Articles | Volume 9, issue 14
https://doi.org/10.5194/acp-9-5261-2009
https://doi.org/10.5194/acp-9-5261-2009
29 Jul 2009
 | 29 Jul 2009

Interannual variability in hindcasts of atmospheric chemistry: the role of meteorology

P. Hess and N. Mahowald

Abstract. Two 40-year meteorological datasets are used to drive the Model of Ozone and Related Tracers chemical transport model, version 2 (MOZART2) in hindcast simulations. One dataset is from the National Center for Environmental Prediction/National Center for Atmospheric Research (NCEP/NCAR) reanalysis, the second dataset uses meteorology from the Community Atmosphere Model (CAM3) forced with observed interannually varying sea surface temperatures. All emissions, except those from lightning are annually constant. Analysis of these simulations focuses on the period between 1979–1999, due to meteorological discontinuities in the NCEP reanalysis during the 1970s. The meteorology using CAM3 captures observed trends in temperature and water vapor; the simulation using NCEP meteorology does not.
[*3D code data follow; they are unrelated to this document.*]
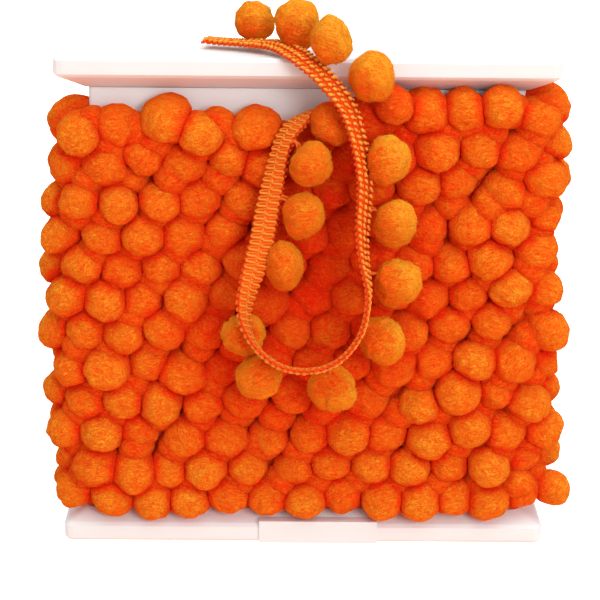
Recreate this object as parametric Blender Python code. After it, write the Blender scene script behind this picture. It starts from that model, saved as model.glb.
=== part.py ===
"""Pompom fringe trim wound on a flat moulded spool, its free end looped over the upper flange.

Frame: +X along the flanges, +Y to the back, +Z up, origin under the middle of the lower flange.
Tables are in millimetres and are scaled to metres as they are used.
"""
import math
from itertools import combinations

import bmesh
import bpy
import numpy as np
from mathutils import Vector
from mathutils.geometry import delaunay_2d_cdt

MM = 0.001

# Moulded spool
SPOOL_WIDTH = 120.0
SPOOL_DEPTH = 22.0
SPOOL_HEIGHT = 122.3
RIM_HEIGHT = 4.8
RIM_ROUND = 0.8
CORNER_ROUND = 1.5
FLARE_RISE = 3.4
PANEL_WIDTH = 104.5
PANEL_THICKNESS = 6.0
COLLAR_STEP = 1.0
BLOCK_LEFT = -11.1
BLOCK_RIGHT = 18.4
BLOCK_HEIGHT = 5.8
BLOCK_PROUD = 0.6
BLOCK_DEPTH = 3.0

# Clearance kept between neighbouring pieces
GAP = 0.3

# Wound trim
BALLS_PER_TURN = 26
BALL_RADIUS = 5.45
BALL_RADIUS_SPREAD = 0.5
FACE_REACH = 6.4
END_REACH = 5.0
REACH_INWARD = 2.6
REACH_OUTWARD = 0.3
PLACE_SPREAD = 2.3
LEAST_SPACING = 9.0
SETTLING_STEPS = 40
SETTLING_SHARE = 0.35
SETTLING_DEPTH_SHARE = 0.3
SLEEVE_REACH = 5.0
SLEEVE_BOTTOM = 7.0
SLEEVE_INNER_BOTTOM = 9.6
SLEEVE_TOP_OVER_TURN = 4.6
SLEEVE_EDGE_STEPS = 88
EDGE_CLEARANCE = 1.6
UNROLL_STEPS = 1200
LAP_MARGIN = 25.0
WIDEST_CREASE = 14.0
CREASE_SHARES = (0.32, 0.38, 0.44, 0.5, 0.56, 0.62, 0.68)
SLOPE_SHARE = 0.7
STRAY_RINGS = (1.06, 0.86, 0.55)
STRAY_SIDES = 9
LEAST_STEP = 1.1
SEED = 7

# Free end
TAPE_WIDTH = 5.8
TAPE_THICKNESS = 1.0
STRIP_WIDTH = 0.8
TIE_WIDTH = 0.8
TIE_REACH = 0.8
TAPE_STATIONS = 66
LOOSE_BALL_SEGMENTS = 12
LOOSE_BALL_RINGS = 8
ROUTE_FINENESS = 40

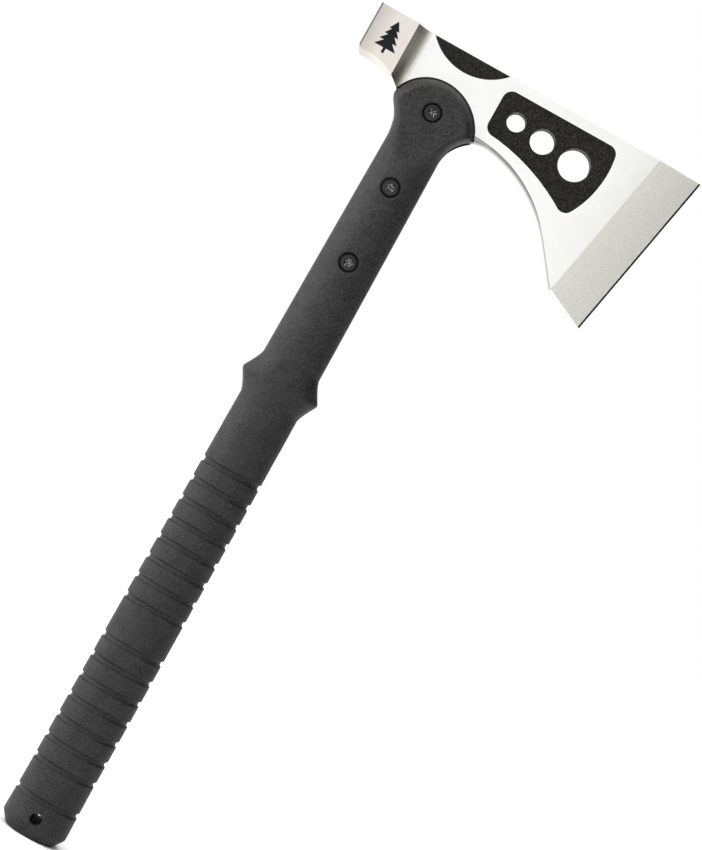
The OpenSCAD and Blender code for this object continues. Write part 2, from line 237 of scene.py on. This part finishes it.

This paper examines the regional and global interannual variability of various chemical and meteorological fields: CO, OH, O3 and HNO3, the surface photolysis rate of NO2 (as a proxy for overhead cloudiness), lightning NO emissions, water vapor, planetary boundary layer height, and temperature. The variability due to changes in emissions is not considered in this analysis. In both the NCEP and CAM3 simulations the relative variability of CO, OH, O3 and HNO3 are qualitatively similar, with variability maxima both in the tropics and the high latitudes. Locally, relative variability generally ranges between 3 and 10%; globally the tropospheric variability generally ranges from half to one percent, but can be higher. For most fields the leading global Empirical Orthogonal Function explains approximately 10% of the variability and correlates significantly with El Niño. In both simulations the first principal component of a multiple tracer, globally averaged analysis shows a strong coupling between surface temperature, measures of the hydrological cycle, CO and OH, but is not correlated with El Niño. In both simulations we examine the global response of the selected variables to changes in global surface temperature, and compare with a climate simulation over the 21st century.